# Start of Data extract

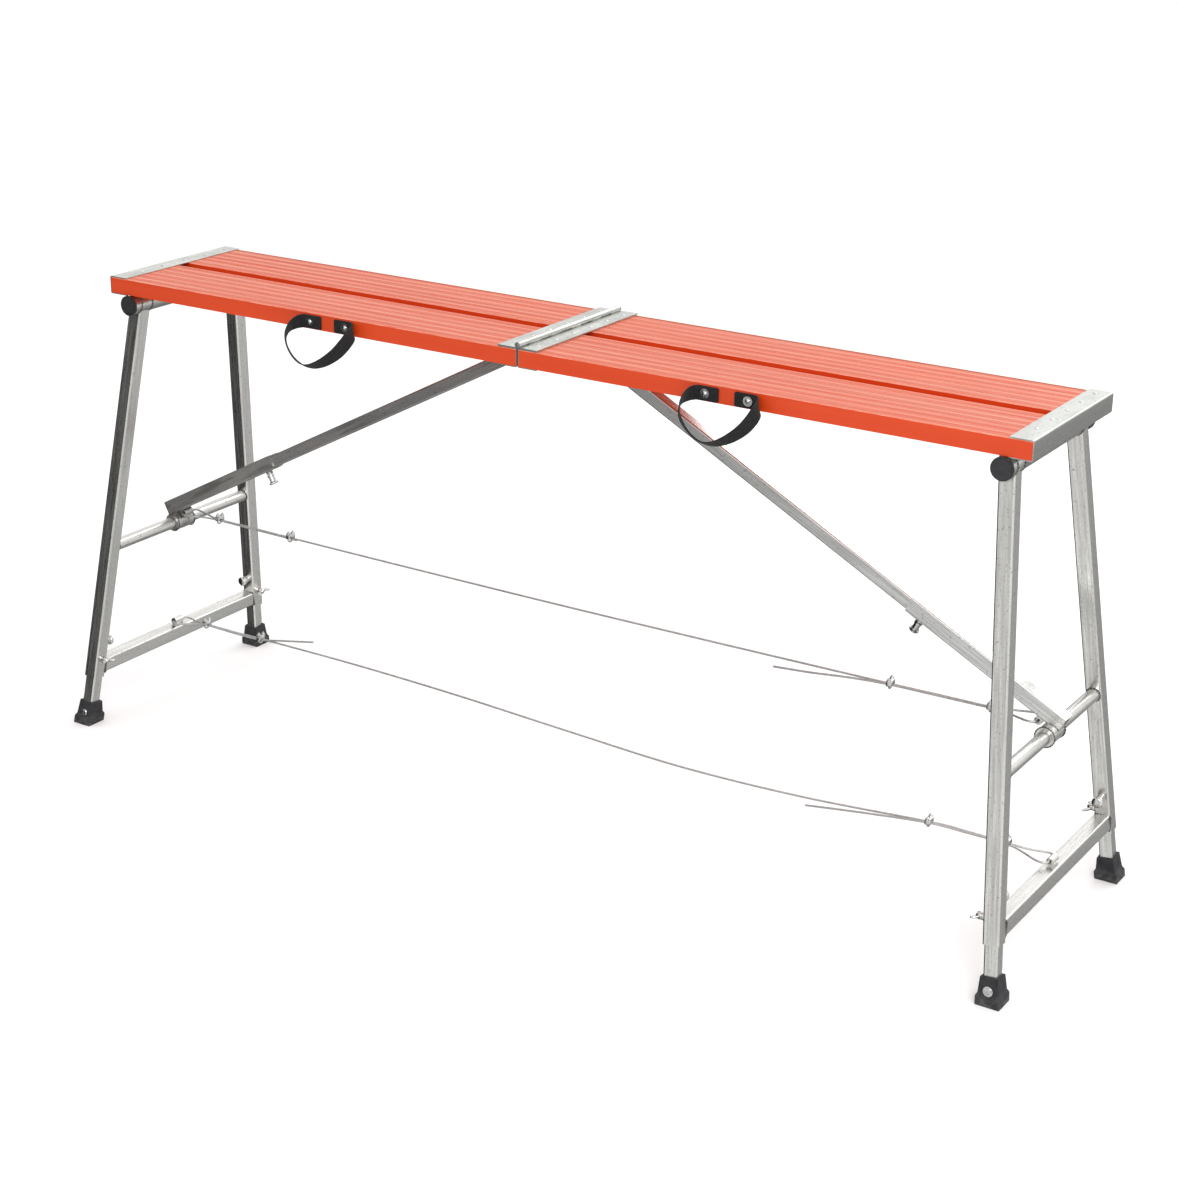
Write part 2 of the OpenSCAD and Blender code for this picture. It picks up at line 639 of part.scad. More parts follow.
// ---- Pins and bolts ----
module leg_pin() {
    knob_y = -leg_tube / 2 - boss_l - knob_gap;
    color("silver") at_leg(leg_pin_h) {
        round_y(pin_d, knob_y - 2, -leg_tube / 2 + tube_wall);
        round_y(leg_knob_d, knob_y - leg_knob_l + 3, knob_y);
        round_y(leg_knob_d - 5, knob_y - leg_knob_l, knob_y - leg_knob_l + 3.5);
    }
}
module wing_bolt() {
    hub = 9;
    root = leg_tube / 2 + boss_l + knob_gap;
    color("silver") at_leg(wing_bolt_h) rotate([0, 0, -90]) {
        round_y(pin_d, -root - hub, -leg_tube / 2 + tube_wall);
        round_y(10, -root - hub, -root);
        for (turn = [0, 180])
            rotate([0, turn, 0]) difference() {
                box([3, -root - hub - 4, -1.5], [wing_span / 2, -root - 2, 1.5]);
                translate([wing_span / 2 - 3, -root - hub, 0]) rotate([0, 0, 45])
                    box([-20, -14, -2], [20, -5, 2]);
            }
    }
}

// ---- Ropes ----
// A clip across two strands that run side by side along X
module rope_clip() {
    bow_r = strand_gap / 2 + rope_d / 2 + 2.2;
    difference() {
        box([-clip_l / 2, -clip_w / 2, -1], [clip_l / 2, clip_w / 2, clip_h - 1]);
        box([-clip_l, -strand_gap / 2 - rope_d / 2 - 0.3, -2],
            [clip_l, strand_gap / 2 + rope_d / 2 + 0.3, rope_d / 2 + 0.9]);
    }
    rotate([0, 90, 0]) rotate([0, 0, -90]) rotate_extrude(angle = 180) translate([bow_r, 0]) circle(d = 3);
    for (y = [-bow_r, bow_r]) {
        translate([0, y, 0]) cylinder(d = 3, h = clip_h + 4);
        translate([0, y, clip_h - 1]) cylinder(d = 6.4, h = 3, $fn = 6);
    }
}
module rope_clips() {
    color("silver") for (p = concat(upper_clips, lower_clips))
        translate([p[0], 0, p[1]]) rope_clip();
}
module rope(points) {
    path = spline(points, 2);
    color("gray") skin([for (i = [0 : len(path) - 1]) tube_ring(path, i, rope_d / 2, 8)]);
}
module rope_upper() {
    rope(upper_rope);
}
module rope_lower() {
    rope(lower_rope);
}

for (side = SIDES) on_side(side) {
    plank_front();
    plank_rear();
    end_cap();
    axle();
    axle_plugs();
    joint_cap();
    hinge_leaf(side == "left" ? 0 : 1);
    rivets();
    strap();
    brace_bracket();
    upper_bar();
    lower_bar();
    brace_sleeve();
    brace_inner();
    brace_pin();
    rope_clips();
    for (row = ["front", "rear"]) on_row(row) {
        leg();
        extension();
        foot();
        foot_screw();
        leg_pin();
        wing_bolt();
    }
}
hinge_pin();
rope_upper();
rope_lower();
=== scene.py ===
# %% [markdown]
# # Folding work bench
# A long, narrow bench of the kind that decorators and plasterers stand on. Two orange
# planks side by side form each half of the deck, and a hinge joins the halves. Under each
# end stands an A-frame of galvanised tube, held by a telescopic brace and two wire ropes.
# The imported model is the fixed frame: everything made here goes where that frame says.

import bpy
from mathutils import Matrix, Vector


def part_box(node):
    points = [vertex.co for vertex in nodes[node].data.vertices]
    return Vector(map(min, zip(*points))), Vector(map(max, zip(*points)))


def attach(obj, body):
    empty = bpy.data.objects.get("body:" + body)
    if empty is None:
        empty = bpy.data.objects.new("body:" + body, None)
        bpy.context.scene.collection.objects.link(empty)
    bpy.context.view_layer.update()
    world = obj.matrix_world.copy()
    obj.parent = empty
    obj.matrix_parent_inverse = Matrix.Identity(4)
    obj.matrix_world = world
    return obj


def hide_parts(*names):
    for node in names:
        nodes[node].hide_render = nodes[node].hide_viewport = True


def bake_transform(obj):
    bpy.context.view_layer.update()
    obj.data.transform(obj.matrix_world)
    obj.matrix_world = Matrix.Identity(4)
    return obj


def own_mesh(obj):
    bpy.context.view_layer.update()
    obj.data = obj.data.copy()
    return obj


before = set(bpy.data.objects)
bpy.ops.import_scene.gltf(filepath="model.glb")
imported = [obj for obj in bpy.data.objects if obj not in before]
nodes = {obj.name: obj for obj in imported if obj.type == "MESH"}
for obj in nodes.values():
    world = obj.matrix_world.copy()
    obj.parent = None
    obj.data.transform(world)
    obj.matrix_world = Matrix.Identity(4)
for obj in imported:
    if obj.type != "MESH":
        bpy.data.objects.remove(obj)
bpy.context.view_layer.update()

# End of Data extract

- [Requirements]
Only the lines from the one holding "for (side = SIDES)" through the one holding "obj.data.transform(world)" are wanted; retype them exactly.

- [Answer to the exercise]
for (side = SIDES) on_side(side) {
    plank_front();
    plank_rear();
    end_cap();
    axle();
    axle_plugs();
    joint_cap();
    hinge_leaf(side == "left" ? 0 : 1);
    rivets();
    strap();
    brace_bracket();
    upper_bar();
    lower_bar();
    brace_sleeve();
    brace_inner();
    brace_pin();
    rope_clips();
    for (row = ["front", "rear"]) on_row(row) {
        leg();
        extension();
        foot();
        foot_screw();
        leg_pin();
        wing_bolt();
    }
}
hinge_pin();
rope_upper();
rope_lower();
=== scene.py ===
# %% [markdown]
# # Folding work bench
# A long, narrow bench of the kind that decorators and plasterers stand on. Two orange
# planks side by side form each half of the deck, and a hinge joins the halves. Under each
# end stands an A-frame of galvanised tube, held by a telescopic brace and two wire ropes.
# The imported model is the fixed frame: everything made here goes where that frame says.

import bpy
from mathutils import Matrix, Vector


def part_box(node):
    points = [vertex.co for vertex in nodes[node].data.vertices]
    return Vector(map(min, zip(*points))), Vector(map(max, zip(*points)))


def attach(obj, body):
    empty = bpy.data.objects.get("body:" + body)
    if empty is None:
        empty = bpy.data.objects.new("body:" + body, None)
        bpy.context.scene.collection.objects.link(empty)
    bpy.context.view_layer.update()
    world = obj.matrix_world.copy()
    obj.parent = empty
    obj.matrix_parent_inverse = Matrix.Identity(4)
    obj.matrix_world = world
    return obj


def hide_parts(*names):
    for node in names:
        nodes[node].hide_render = nodes[node].hide_viewport = True


def bake_transform(obj):
    bpy.context.view_layer.update()
    obj.data.transform(obj.matrix_world)
    obj.matrix_world = Matrix.Identity(4)
    return obj


def own_mesh(obj):
    bpy.context.view_layer.update()
    obj.data = obj.data.copy()
    return obj


before = set(bpy.data.objects)
bpy.ops.import_scene.gltf(filepath="model.glb")
imported = [obj for obj in bpy.data.objects if obj not in before]
nodes = {obj.name: obj for obj in imported if obj.type == "MESH"}
for obj in nodes.values():
    world = obj.matrix_world.copy()
    obj.parent = None
    obj.data.transform(world)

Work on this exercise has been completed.